Objective -> Only the lines from the start of the entries up to and including the line with "obj.matrix_world = world" should be written out, exactly as they stand.

▶

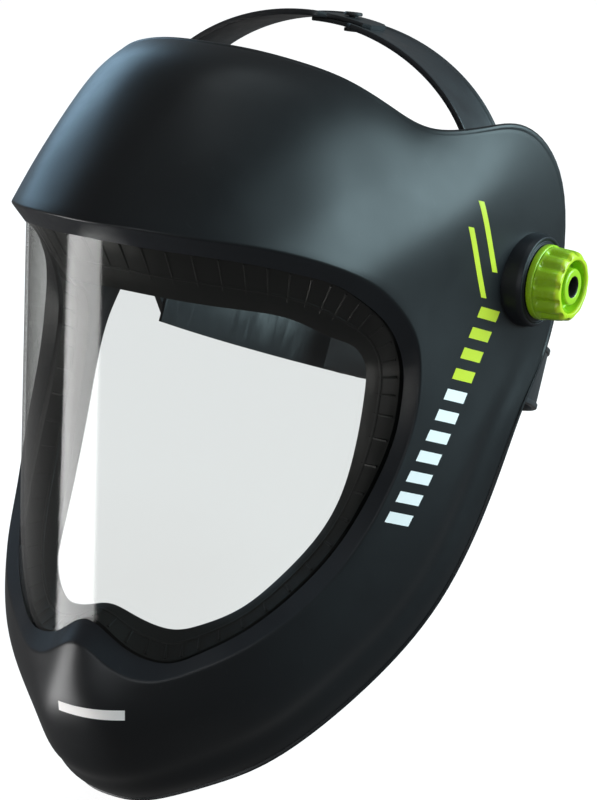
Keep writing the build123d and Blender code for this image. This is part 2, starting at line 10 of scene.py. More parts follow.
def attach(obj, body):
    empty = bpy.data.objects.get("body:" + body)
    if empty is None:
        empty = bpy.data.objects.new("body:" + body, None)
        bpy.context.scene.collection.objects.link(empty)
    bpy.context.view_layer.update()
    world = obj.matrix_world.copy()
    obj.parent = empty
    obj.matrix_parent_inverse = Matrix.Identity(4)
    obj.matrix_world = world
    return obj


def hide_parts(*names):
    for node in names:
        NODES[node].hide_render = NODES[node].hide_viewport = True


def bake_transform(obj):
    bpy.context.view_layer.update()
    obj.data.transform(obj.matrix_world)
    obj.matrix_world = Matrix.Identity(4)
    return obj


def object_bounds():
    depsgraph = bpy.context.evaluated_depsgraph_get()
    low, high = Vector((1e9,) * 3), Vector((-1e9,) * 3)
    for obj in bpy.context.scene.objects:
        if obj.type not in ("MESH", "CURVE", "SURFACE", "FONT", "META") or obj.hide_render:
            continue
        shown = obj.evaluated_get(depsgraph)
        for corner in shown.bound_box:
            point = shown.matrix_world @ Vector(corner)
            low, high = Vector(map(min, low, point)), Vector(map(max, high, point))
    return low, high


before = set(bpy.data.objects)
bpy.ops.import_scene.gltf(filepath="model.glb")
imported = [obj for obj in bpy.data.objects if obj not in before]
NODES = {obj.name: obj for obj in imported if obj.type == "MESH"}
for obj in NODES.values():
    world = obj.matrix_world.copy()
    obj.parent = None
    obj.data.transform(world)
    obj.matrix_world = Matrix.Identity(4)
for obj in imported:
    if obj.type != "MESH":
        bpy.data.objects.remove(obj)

CAD_BOX = [list(corner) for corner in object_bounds()]
MM = 0.001

# ================================================================ dimensions, in millimetres
WALL = 2.8
HEART = np.array([0.0, -40.0, -40.0])
LENS_THICK = 1.5
LENS_GAP = 0.3
LENS_LAP = 6.5
FRAME_THICK = 2.2
FRAME_DEPTH = LENS_THICK + 2 * LENS_GAP
BOSS_FACE_X = 120.6
KNOB_BASE_X = 120.9
KNOB_FACE_X = 136.6
CROWN_LEAN = radians(12.2)
CROWN_FORWARD = 8.0
CROWN_HALF_WIDTH = 94.2
CROWN_HEIGHT = 103.5
CROWN_FOOT = 30.0
CROWN_WIDTH = 32.0
STRAP_THICK = 2.0
BAND_TILT = radians(14)
BAND_CENTRE = np.array([0.0, 22.0, 12.0])
BAND_HALF_WIDTH = 94.3
BAND_HALF_DEPTH = 102.0
BAND_THICK = 2.0
BAND_HEIGHT = 22.0
NAPE_TILT = radians(26)
NAPE_START = np.array([0.0, 25.0, -51.5])
NAPE_HALF_WIDTH = 94.3
NAPE_DEPTH = 119.0
NAPE_HEIGHT = 30.0

# The helmet's ribs, from the middle of the crown round the window to the middle of the chin: ridge of
# the window rim, three points on the outer face, free edge, visible edge of the lens, lip of the frame.
RIBS = [
    [(0, -182.5, 54.8), (0, -158, 76), (0, -130, 96.5), (0, -108, 108), (0, -88, 111.5),
     (0, -170, 43.5), (0, -154, 17)],
    [(22, -177.5, 53.5), (21, -154, 74.5), (21, -127, 95), (21, -105, 106.5), (21, -84.5, 110),
     (20, -167.5, 42.7), (17, -151.5, 16)],
    [(44, -164.5, 49.5), (43, -143, 70.5), (41, -117, 90), (40, -95, 102), (40, -77, 105.5),
     (40, -158, 40), (34, -142.5, 13)],
    [(63, -146, 44), (62, -125.5, 62.5), (60.5, -102.5, 81), (59, -82.5, 93), (58.5, -66.5, 97.5),
     (57, -143.5, 35.5), (48, -129, 9)],
    [(78, -126.5, 36), (78, -108.5, 52), (77, -88, 67), (76, -70.5, 79.5), (75.5, -56, 85),
     (70, -127, 29), (58, -115.5, 4)],
    [(87.5, -109.5, 27), (89.5, -92.5, 40), (90.5, -75.5, 53), (90.5, -58, 65.5), (90.5, -46, 75.5),
     (80, -110, 21), (64.5, -104, -3)],
    [(93, -95.5, 17.5), (97, -77, 31.5), (100, -57, 45.5), (101.5, -38, 59.5), (103.5, -22, 73),
     (86, -96.5, 10.5), (69.5, -94, -9.5)],
    [(97, -83.5, 5), (102, -62.5, 19), (106.5, -41, 34.5), (109.5, -17, 50.5), (110.5, 5.5, 66.5),
     (90.5, -84, -2.5), (73, -83, -16)],
    [(100.5, -75, -12), (105.5, -50.5, -2), (110.5, -25, 8.5), (114.5, 1.5, 20), (116.5, 27, 32),
     (93, -76, -20), (75, -77, -26)],
    [(102, -76, -33.5), (107, -53.5, -32), (111.5, -30.5, -30), (115.5, -6.5, -27.5), (118, 17, -25.5),
     (93.5, -76.5, -37), (75.3, -78, -38)],
    [(101, -83, -54.5), (106, -65.5, -56.5), (110.5, -47, -57.5), (114.5, -27.5, -57.5),
     (117.5, -8, -56.5),
     (93, -83, -56), (75, -83, -56)],
    [(97, -98, -79.5), (102.5, -83, -84), (108, -66, -88.5), (111.5, -48.5, -92), (113.5, -30.5, -94),
     (89.5, -97, -77), (73, -92, -79)],
    [(89.5, -116, -102.5), (96, -104.5, -112), (101, -90, -121.5), (104.5, -75.5, -129.5),
     (105, -60.5, -136.5),
     (83.5, -114.5, -97), (68, -105, -97.5)],
    [(79.5, -136.5, -119.5), (86, -128.5, -133), (89.5, -118, -147.5), (90, -107.5, -159.5),
     (89, -98.5, -168.5),
     (74, -134, -113.5), (60, -122, -112)],
    [(65, -156.5, -132.5), (70.5, -151.5, -151), (71.5, -143.5, -169), (69, -136.5, -182.5),
     (66, -130.5, -193.5),
     (61, -152.5, -127), (50, -138.5, -123.5)],
    [(48.5, -171.5, -141.5), (51, -169.5, -162.5), (49.5, -162, -182.5), (47, -156.5, -196.5),
     (45, -147.5, -205.5),
     (47, -167, -135.5), (38, -151.5, -129.5)],
    [(33, -183, -146), (33.5, -183, -166.5), (32.5, -177, -186), (30.5, -171.5, -200.5),
     (28.5, -159, -211.5),
     (34.5, -175.3, -139.7), (27, -159, -131.5)],
    [(16.5, -190, -141), (17.5, -194, -162.5), (17.5, -189, -184), (16.5, -181, -201.5),
     (15, -166, -215),
     (17, -181, -134), (13, -163.5, -127.5)],
    [(0, -192.5, -132), (0, -198, -156), (0, -193, -182), (0, -185, -201), (0, -168, -216),
     (0, -182.9, -124.4), (0, -165, -123.5)],
]

LENS_CENTRE_Y = -30.0
# Lens: angle from the front in degrees, then the heights where it starts and ends.
LENS_COLUMNS = [
    (0, 50.2, -131.0), (10, 49.6, -141.0), (20, 48.0, -146.5), (29, 44.8, -143.0), (38, 40.6, -135.0),
    (47, 34.6, -124.5), (56, 26.0, -110.5), (64, 14.0, -94.5), (70, 1.0, -77.0), (74.5, -11.0, -58.0),
]


# ================================================================ curves
def unit(vectors):
    vectors = np.asarray(vectors, float)
    return vectors / np.linalg.norm(vectors, axis=-1, keepdims=True)


def hermite(p0, p1, m0, m1, t):
    return (
        (2 * t**3 - 3 * t**2 + 1) * p0 + (t**3 - 2 * t**2 + t) * m0
        + (3 * t**2 - 2 * t**3) * p1 + (t**3 - t**2) * m1
    )


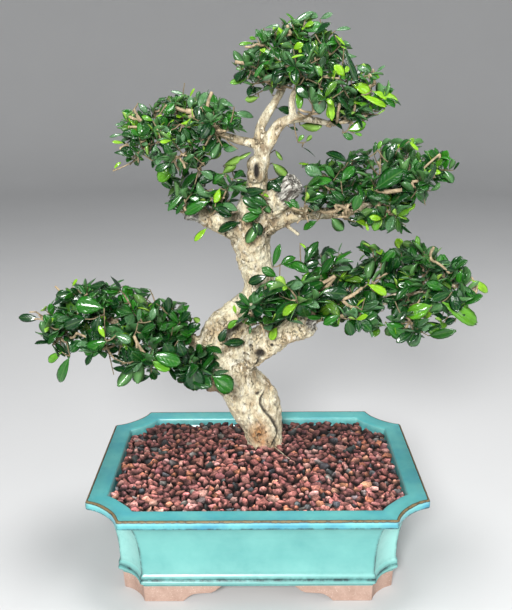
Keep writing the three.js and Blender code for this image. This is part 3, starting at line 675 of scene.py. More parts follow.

◀

In response ->
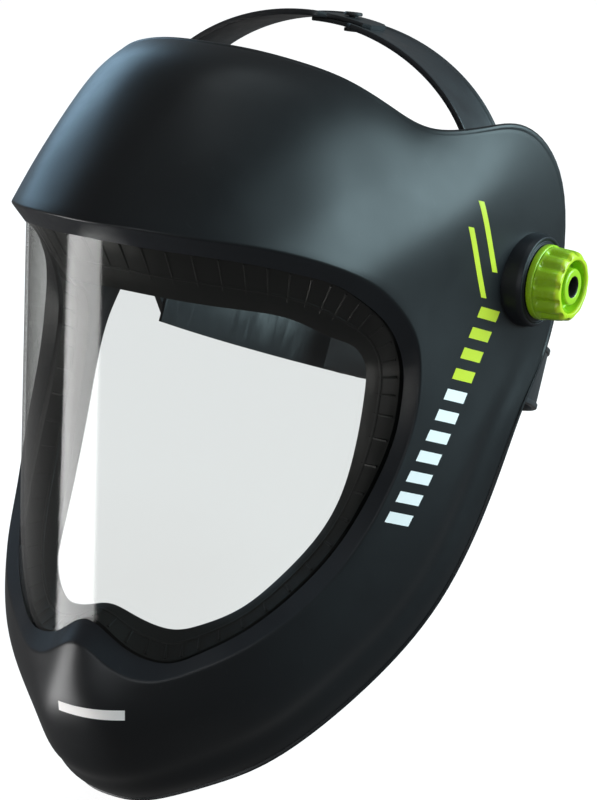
Keep writing the build123d and Blender code for this image. This is part 2, starting at line 10 of scene.py. More parts follow.
def attach(obj, body):
    empty = bpy.data.objects.get("body:" + body)
    if empty is None:
        empty = bpy.data.objects.new("body:" + body, None)
        bpy.context.scene.collection.objects.link(empty)
    bpy.context.view_layer.update()
    world = obj.matrix_world.copy()
    obj.parent = empty
    obj.matrix_parent_inverse = Matrix.Identity(4)
    obj.matrix_world = world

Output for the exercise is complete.